Het geachte lid gelieve hierna het antwoord te willen vinden op de door hem gestelde vragen. 

  1. Defensie en haar coalitiepartners hebben na de dood van Khadafi hun acties in het kader van het opleggen van een wapenembargo, het in stand houden van de No Fly Zone en de bescherming van de burgerbevolking, verder gezet binnen het bestaande Verenigde Naties (VN)-mandaat (Resolutie 1970, 1973 en 2009) dit volgens de regels en procedures afgesproken binnen de Noord-Atlantische Verdragsorganisatie (NAVO) commandostructuur.  

  1. Tussen de dood van Kolonel Khadafi op 20 oktober en het einde van de Operatie Unified Protector (OUP) op 31 oktober, heeft het Belgisch detachement F-16 enkel nog verkenningsvluchten uitgevoerd. De Belgische mijnenjager BNS LOBELIA heeft haar opdracht verder gezet door het uitvoeren van Maritime Interdiction Operaties (MIO) om zo het maritieme embargo -opgelegd met de VN resolutie – te helpen afdwingen, buiten de territoriale wateren van Libië. Op 27 oktober heeft het schip koersgezet naar de haven van La Valletta op Malta, waar het gebleven is tot het einde van OUP.  

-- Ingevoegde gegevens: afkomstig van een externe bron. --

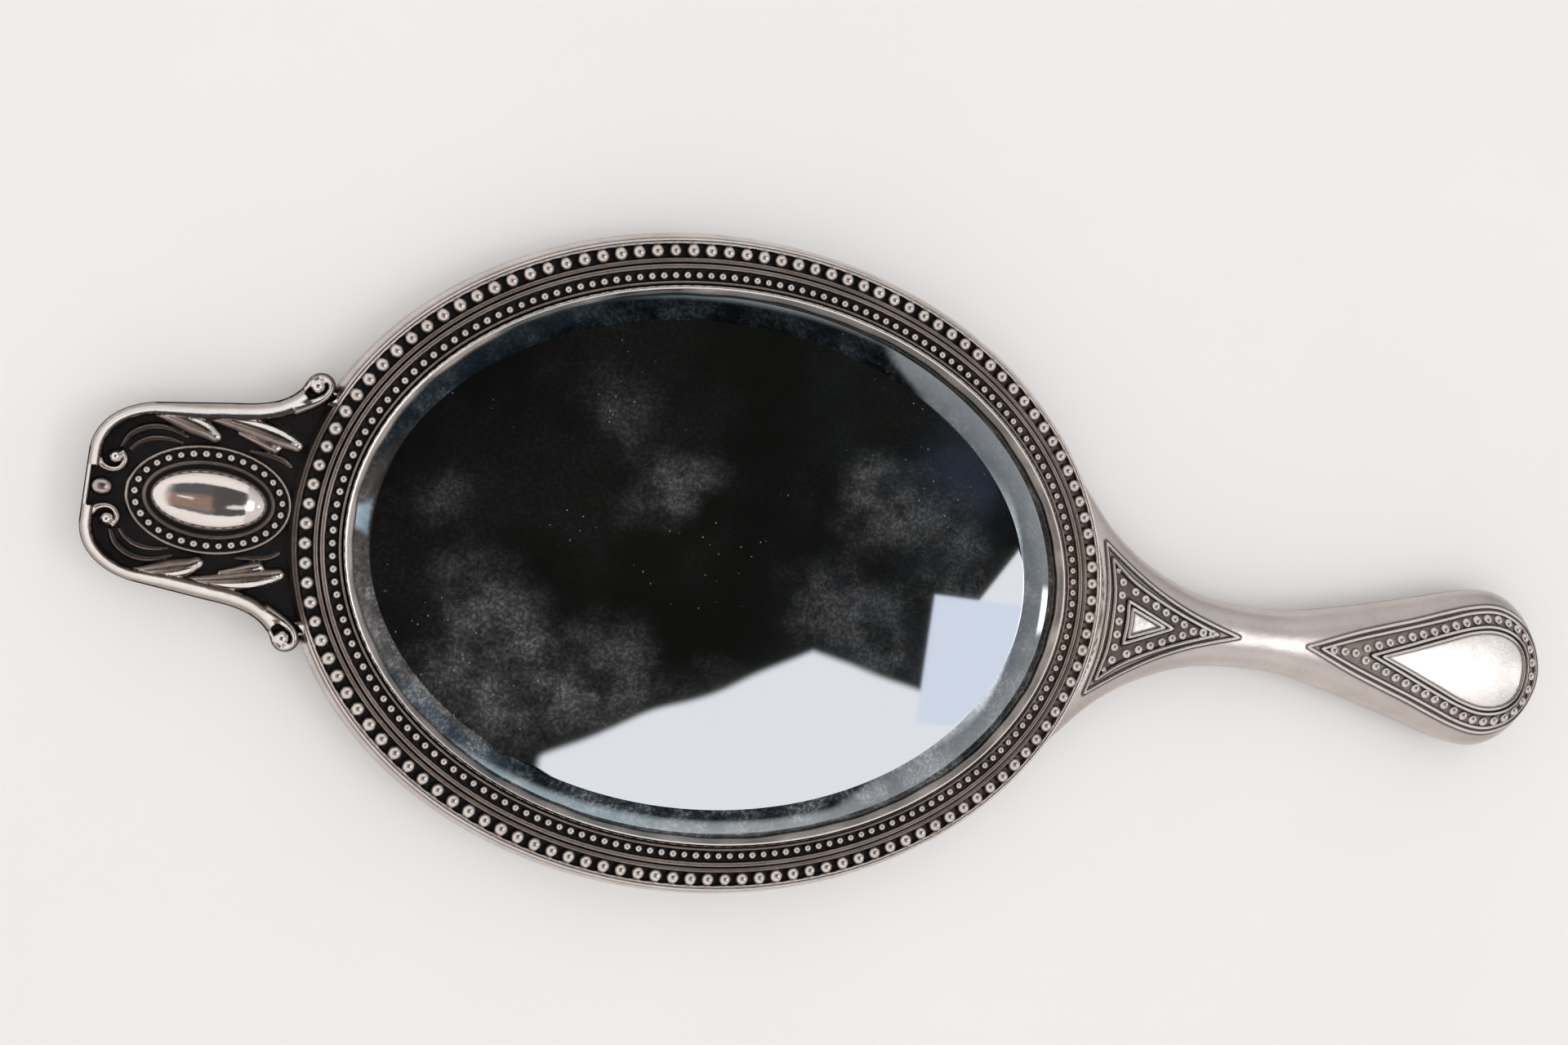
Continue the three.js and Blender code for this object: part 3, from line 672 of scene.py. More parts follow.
def handle_back():
    """The plain back half of the handle."""
    return skin(handle_half(*BACK_GRID, -1)[0], BACK_POLISH)


# ---------------- the crest

CREST_GROUND = 8.2  # height of the sunk ground
CREST_UNDERSIDE = 7.4
UNDERSIDE_SCALE = (0.985, 0.96)
UNDERSIDE_SHIFT = (-1.2, 0)
CREST_SIDE_POLISH = 0.75
CREST_BACK_POLISH = 0.7
CREST_STEPS = 760  # points round the crest
EDGE_STEPS = 40  # points in each part of its free edge
GRID_LOOPS = 58  # loops from the crest's outline in to its oval ridge
GRID_PASSES = 260  # rounds of smoothing that spread them
CREST_ROOT_OFFSET = 1.5  # the crest starts under the roll of the rim
CREST_ROOT_TURN = 19.5  # half of the angle over which it joins the rim
LOBE = (-70.7, 19.9)  # middle of the scroll end beside the rim
LOBE_RADIUS = 2.2
OVAL_RIDGE_A = 12.0
OVAL_RIDGE_B = 8.2
FIELD_START = 0.45  # the beaded oval's field starts this far outside its ridge
BORDER_TOP = 1.65  # height of the border's crown above the sunk ground
EDGE_DROP = 1.0  # the border rolls down this far below the sunk ground at its edge
CREST_BEAD_COUNT = 31
CREST_BEAD_INSET = 1.2
CREST_BEAD_RADIUS = 0.62
CREST_BEAD_LIFT = 0.1
CREST_BEAD_SEED = 12
BOSS_SINK = 0.1
BOSS_SIDES = 96
BOSS_RINGS = 26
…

  1. Een sleutelmoment tijdens de NAVO campagne tegen het Khadafi-regime was ongetwijfeld de val van de stad Tripoli eind augustus. De militaire situatie in Libië was op dat moment onduidelijk en onvoorspelbaar. Onder andere in en rond de steden Sirte en Misratah werd nog altijd hevig strijd geleverd. De objectieven van OUP, en in het bijzonder de bescherming van de burgerbevolking, waren ontegensprekelijk nog niet bereikt.

De inzet van de Belgische F-16’s en de mijnenjager BNS LOBELIA ging dus onverminderd verder, conform het mandaat goedgekeurd door de Ministerraad in maart. De strategische keuze van de NAVO om het embargo in de lucht en op zee te doen respecteren dit zonder aanwezigheid op de grond bleek bijzonder doeltreffend te zijn in het geval van Libië, zelfs indien deze keuze tijd nodig heeft gehad om resultaten op te leveren. Kortom, tot de dood van Kolonel Khadafi hebben onze militairen bijgedragen aan de realisatie van de objectieven vervat in de verschillende VN-resoluties met, enerzijds, de inzet van onze F-16 gevechtsvliegtuigen door het uitvoeren van verkenningsmissies en offensieve acties tegen militaire doelen ter bescherming van de burgerbevolking en, anderzijds, de inzet van een mijnenjager om het embargo te ondersteunen en de toegang tot de Libische zeehavens te vrijwaren. Na 20 oktober 11, werden de opdrachten door het NAVO Commando bijgesteld. In het domein van de luchtoperaties werden dan enkel nog verkenningsmissies uitgevoerd om “situational awareness” te behouden. Een “ground alert” werd opgelegd om in het geval van problemen snel en adequaat te kunnen tussenkomen. 

  1. De totale kostprijs voor de deelname aan de militaire operatie in Libië sinds de aanvang tot 31 oktober 2011 bedraagt 32,350 miljoen euro netto – 43,986 miljoen euro Bruto.